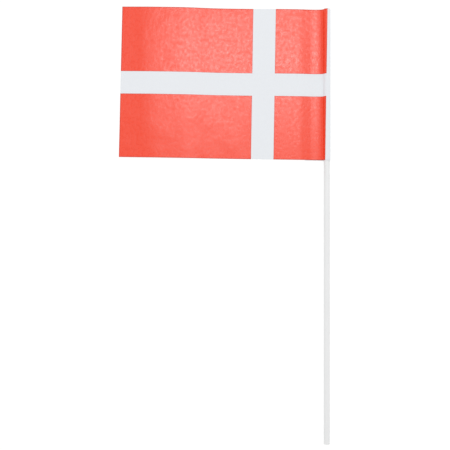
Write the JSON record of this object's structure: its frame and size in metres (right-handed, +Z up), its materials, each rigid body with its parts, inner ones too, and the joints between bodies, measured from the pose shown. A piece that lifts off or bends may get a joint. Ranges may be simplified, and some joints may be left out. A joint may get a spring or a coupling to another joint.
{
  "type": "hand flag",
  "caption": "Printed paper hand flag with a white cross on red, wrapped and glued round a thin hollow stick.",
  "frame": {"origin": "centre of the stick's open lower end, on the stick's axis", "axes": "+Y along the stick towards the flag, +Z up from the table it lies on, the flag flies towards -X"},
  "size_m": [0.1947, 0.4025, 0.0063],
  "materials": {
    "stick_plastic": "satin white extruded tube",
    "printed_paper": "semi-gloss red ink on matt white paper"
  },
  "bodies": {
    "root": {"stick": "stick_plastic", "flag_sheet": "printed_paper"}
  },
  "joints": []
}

________________

> **Exercise**
Repeat the material in full, exactly as it stands.

> **Written response**
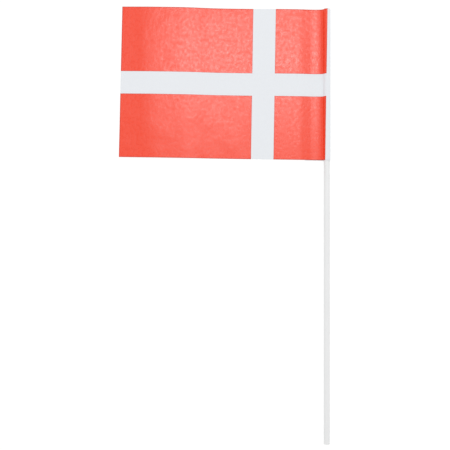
Write the JSON record of this object's structure: its frame and size in metres (right-handed, +Z up), its materials, each rigid body with its parts, inner ones too, and the joints between bodies, measured from the pose shown. A piece that lifts off or bends may get a joint. Ranges may be simplified, and some joints may be left out. A joint may get a spring or a coupling to another joint.
{
  "type": "hand flag",
  "caption": "Printed paper hand flag with a white cross on red, wrapped and glued round a thin hollow stick.",
  "frame": {"origin": "centre of the stick's open lower end, on the stick's axis", "axes": "+Y along the stick towards the flag, +Z up from the table it lies on, the flag flies towards -X"},
  "size_m": [0.1947, 0.4025, 0.0063],
  "materials": {
    "stick_plastic": "satin white extruded tube",
    "printed_paper": "semi-gloss red ink on matt white paper"
  },
  "bodies": {
    "root": {"stick": "stick_plastic", "flag_sheet": "printed_paper"}
  },
  "joints": []
}